"""

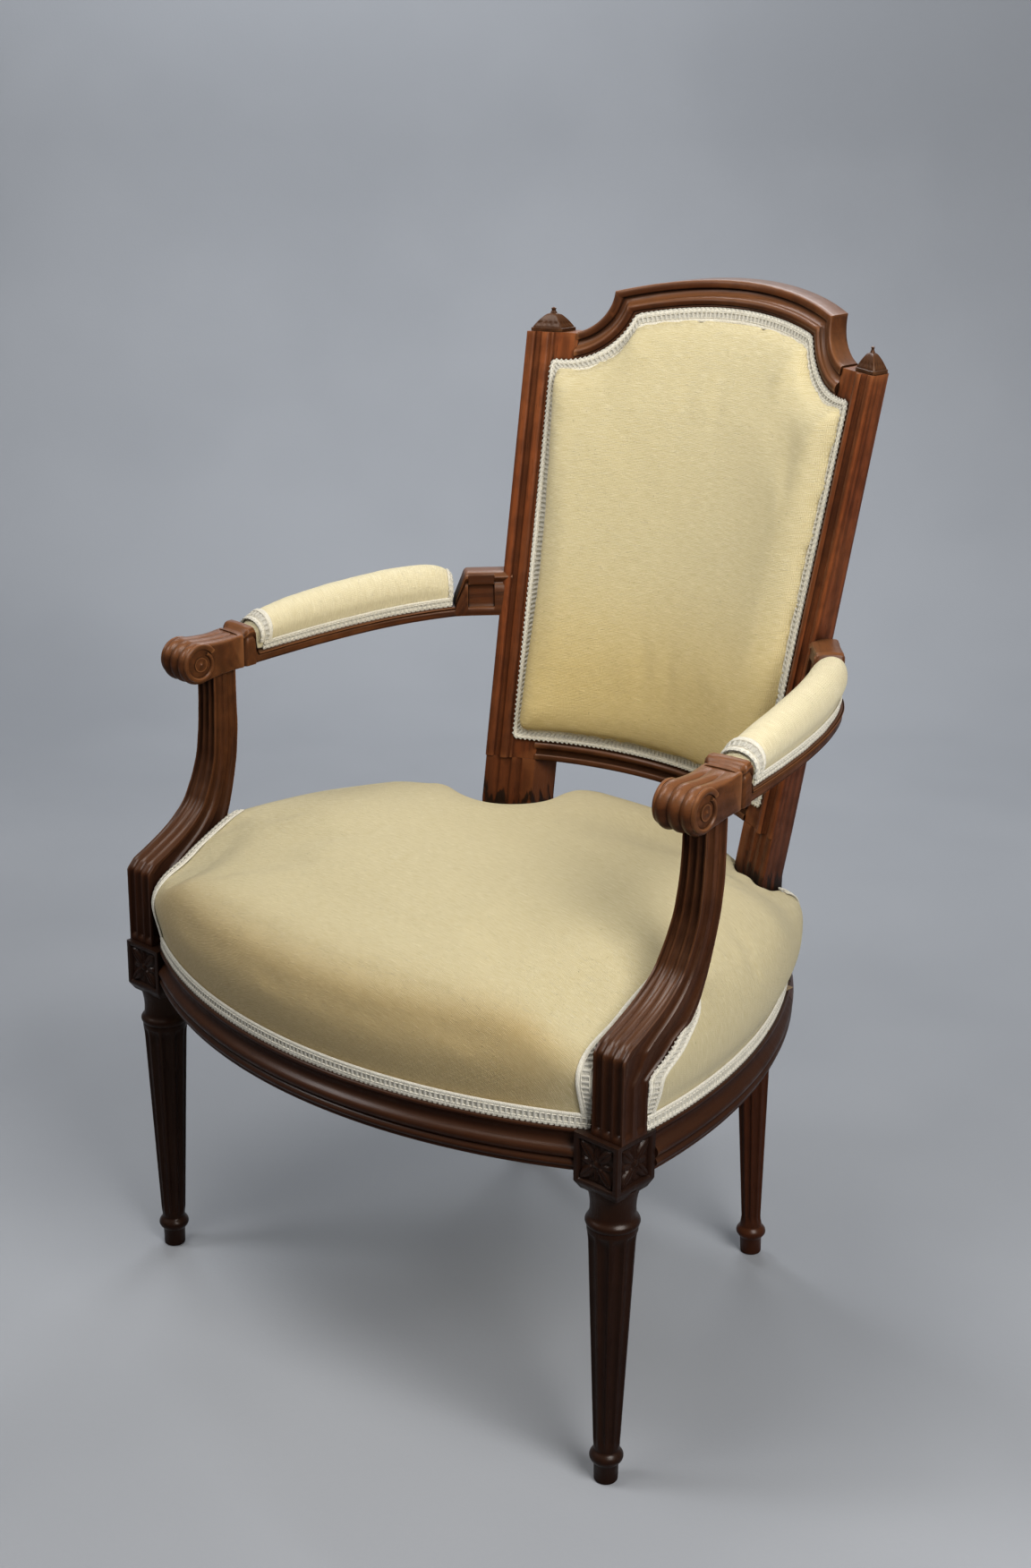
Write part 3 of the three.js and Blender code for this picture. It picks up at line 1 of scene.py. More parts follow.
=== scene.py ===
# %% [markdown]
# # An old walnut armchair with fixed upholstery
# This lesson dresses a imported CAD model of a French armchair: a moulded and carved walnut
# frame, a stuffed seat and back, two arm pads and the braid that hides the edges of the
# cloth. The CAD model is the fixed frame. Every piece made here goes where the CAD says, in
# metres, with +Z up and the sitter looking along -Y.

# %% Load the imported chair
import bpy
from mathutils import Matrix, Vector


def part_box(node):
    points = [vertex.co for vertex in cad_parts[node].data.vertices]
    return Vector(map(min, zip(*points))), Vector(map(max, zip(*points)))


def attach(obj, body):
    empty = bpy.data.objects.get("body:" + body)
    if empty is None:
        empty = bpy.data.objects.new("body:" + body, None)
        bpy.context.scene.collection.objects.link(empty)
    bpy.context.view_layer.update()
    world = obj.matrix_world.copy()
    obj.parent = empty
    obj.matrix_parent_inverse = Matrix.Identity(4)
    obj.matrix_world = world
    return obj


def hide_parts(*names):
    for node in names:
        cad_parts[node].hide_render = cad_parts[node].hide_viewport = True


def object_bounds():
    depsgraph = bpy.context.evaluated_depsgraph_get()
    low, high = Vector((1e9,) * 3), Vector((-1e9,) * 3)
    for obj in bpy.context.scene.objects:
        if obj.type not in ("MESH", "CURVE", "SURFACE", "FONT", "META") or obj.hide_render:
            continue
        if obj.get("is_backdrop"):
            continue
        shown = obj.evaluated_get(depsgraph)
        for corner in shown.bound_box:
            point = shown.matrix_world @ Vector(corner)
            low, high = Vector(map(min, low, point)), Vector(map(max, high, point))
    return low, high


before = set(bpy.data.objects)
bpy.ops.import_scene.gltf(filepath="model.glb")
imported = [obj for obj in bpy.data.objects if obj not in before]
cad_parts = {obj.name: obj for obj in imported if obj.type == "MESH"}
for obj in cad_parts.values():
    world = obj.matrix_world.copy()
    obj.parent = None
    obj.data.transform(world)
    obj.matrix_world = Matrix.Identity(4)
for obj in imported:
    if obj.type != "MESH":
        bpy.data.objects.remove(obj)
cad_box = [list(corner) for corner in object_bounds()]

import math

import bmesh
import bpy
import numpy as np
from mathutils import Matrix, Vector
from mathutils.bvhtree import BVHTree

print("CAD box, m:", cad_box)

# %% [markdown]
# ## The drawing's own frame
# All lengths below are millimetres in the drawing of the chair, whose origin lies between
# the legs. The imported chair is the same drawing, in metres and moved a little along Y, so
# that its footprint is centred. One number, read from the block of a front leg, ties the two
# together, and only the last step of making a mesh uses it.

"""

# Problem requirements
Write out, unaltered, the lines from the opening of the listing through the line that includes "# # An old walnut".

# Written response
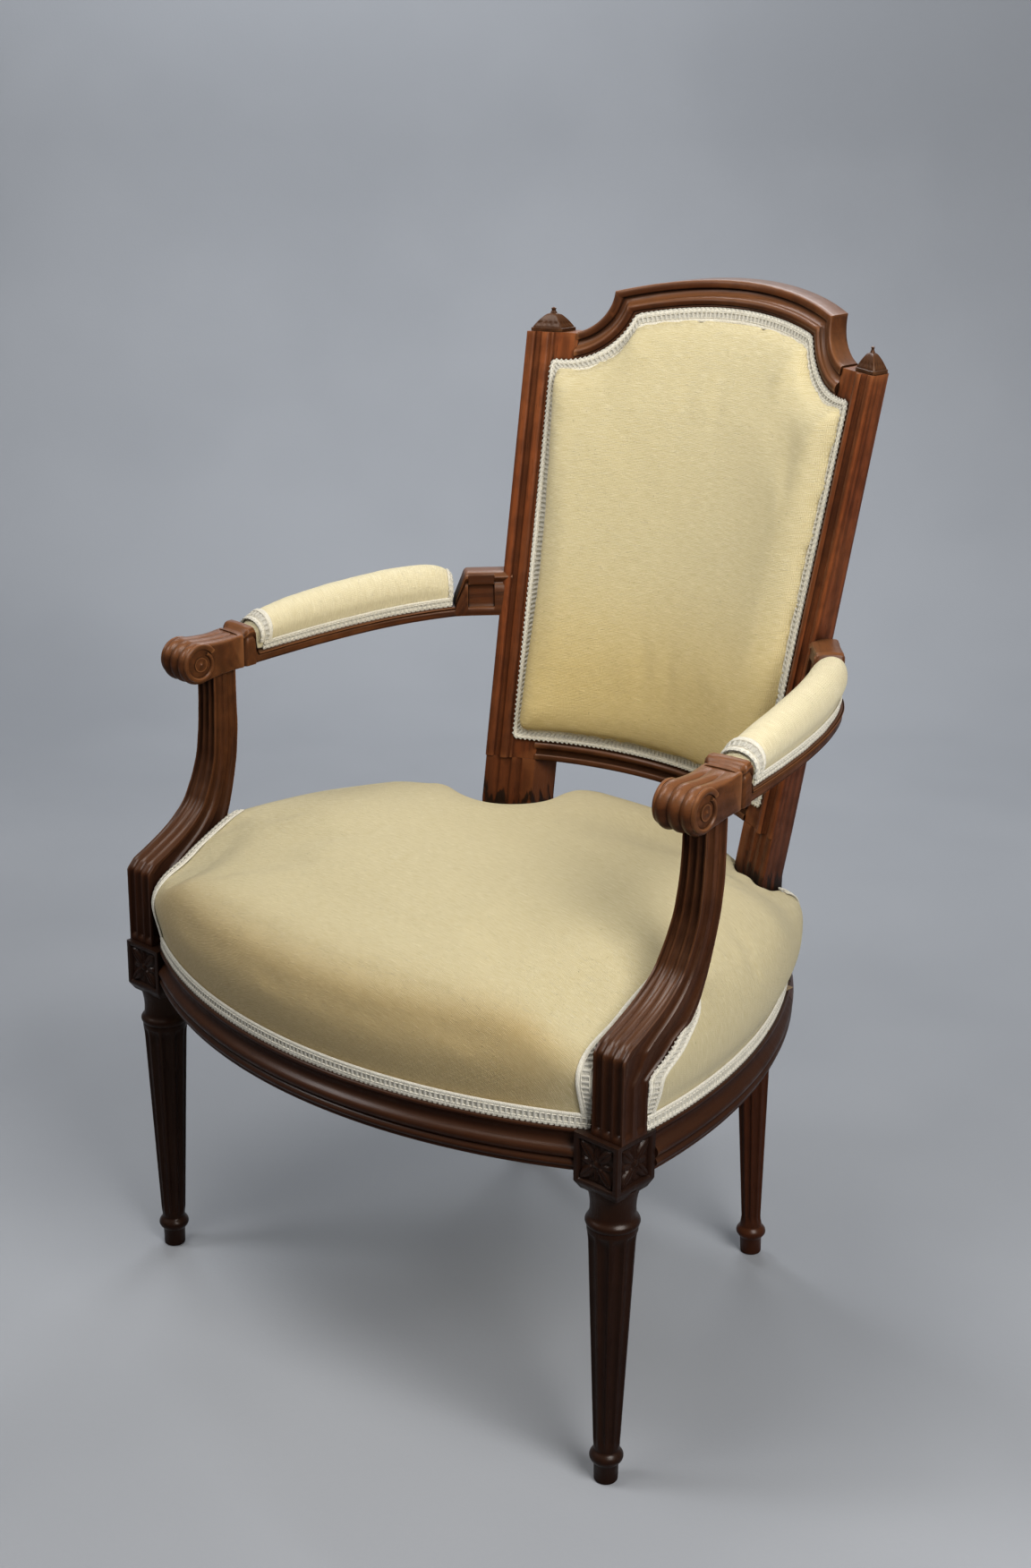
Write part 3 of the three.js and Blender code for this picture. It picks up at line 1 of scene.py. More parts follow.
=== scene.py ===
# %% [markdown]
# # An old walnut armchair with fixed upholstery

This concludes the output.